◆ **Task directions**
Where a line contains the word "bodies", copy that line.

◆ **Data lines**

........

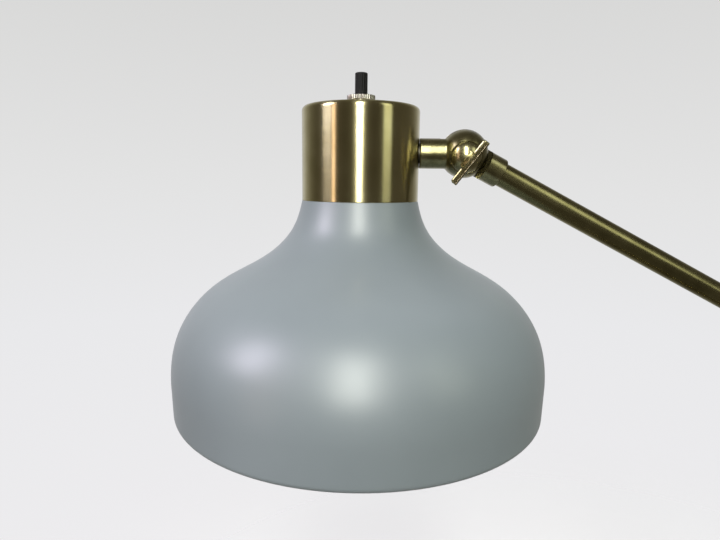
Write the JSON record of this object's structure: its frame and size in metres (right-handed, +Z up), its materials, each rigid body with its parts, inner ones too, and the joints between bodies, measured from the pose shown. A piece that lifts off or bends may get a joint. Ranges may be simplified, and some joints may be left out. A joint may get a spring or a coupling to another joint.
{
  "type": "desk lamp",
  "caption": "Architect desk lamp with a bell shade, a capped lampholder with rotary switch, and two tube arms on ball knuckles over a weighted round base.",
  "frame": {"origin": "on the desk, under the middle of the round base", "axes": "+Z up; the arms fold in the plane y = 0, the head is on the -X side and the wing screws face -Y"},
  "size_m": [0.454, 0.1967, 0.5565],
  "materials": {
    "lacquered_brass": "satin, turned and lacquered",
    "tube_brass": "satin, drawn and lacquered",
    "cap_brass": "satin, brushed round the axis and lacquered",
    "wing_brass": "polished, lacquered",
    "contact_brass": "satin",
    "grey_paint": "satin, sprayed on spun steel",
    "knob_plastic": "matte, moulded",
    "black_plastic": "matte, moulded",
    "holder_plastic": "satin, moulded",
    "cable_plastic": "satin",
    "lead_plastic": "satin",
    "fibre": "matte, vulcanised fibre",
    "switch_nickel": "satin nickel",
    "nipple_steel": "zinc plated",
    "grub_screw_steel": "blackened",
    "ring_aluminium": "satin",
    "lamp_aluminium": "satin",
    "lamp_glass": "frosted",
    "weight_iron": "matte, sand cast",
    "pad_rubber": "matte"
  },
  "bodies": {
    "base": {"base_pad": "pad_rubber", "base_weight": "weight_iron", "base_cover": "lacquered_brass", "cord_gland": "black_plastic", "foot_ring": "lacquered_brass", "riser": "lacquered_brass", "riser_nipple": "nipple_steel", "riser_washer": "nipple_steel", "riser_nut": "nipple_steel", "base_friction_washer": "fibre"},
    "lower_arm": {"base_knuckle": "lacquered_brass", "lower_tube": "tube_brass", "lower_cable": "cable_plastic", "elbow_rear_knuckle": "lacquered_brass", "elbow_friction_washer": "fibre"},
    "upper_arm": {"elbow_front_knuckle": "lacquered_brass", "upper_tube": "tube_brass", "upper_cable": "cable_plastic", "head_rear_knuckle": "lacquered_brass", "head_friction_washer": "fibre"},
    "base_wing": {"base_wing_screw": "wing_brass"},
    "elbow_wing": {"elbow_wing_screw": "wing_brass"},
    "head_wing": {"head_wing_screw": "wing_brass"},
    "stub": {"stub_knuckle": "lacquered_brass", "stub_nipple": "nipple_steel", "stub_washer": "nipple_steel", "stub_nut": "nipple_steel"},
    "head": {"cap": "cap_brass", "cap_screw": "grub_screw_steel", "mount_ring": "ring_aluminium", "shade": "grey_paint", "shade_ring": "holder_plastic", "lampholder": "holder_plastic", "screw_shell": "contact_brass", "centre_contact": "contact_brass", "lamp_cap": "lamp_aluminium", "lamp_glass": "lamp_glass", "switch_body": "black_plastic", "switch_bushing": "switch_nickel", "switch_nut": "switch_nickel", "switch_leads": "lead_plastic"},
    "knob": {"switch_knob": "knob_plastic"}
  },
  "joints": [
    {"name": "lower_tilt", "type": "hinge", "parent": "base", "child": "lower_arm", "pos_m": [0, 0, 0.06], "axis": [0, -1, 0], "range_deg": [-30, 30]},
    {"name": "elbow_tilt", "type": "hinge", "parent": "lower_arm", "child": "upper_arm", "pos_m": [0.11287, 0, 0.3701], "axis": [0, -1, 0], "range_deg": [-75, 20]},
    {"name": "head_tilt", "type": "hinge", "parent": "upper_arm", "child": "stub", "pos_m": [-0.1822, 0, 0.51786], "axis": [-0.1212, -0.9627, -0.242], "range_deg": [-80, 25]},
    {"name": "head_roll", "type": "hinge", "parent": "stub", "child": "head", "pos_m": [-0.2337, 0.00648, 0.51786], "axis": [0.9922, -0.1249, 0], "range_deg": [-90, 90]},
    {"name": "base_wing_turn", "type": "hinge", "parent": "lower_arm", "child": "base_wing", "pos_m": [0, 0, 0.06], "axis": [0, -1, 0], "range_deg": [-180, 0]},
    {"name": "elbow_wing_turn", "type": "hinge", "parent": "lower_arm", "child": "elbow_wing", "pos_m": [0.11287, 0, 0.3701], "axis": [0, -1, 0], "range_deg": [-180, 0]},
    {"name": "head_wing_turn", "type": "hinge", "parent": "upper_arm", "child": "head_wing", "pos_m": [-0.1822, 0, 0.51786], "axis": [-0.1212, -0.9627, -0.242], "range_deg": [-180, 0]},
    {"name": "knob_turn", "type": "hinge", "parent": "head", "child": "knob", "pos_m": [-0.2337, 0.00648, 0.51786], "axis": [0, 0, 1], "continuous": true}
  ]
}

........

◆ **Solution for this exercise**
Write the JSON record of this object's structure: its frame and size in metres (right-handed, +Z up), its materials, each rigid body with its parts, inner ones too, and the joints between bodies, measured from the pose shown. A piece that lifts off or bends may get a joint. Ranges may be simplified, and some joints may be left out. A joint may get a spring or a coupling to another joint.
  "bodies": {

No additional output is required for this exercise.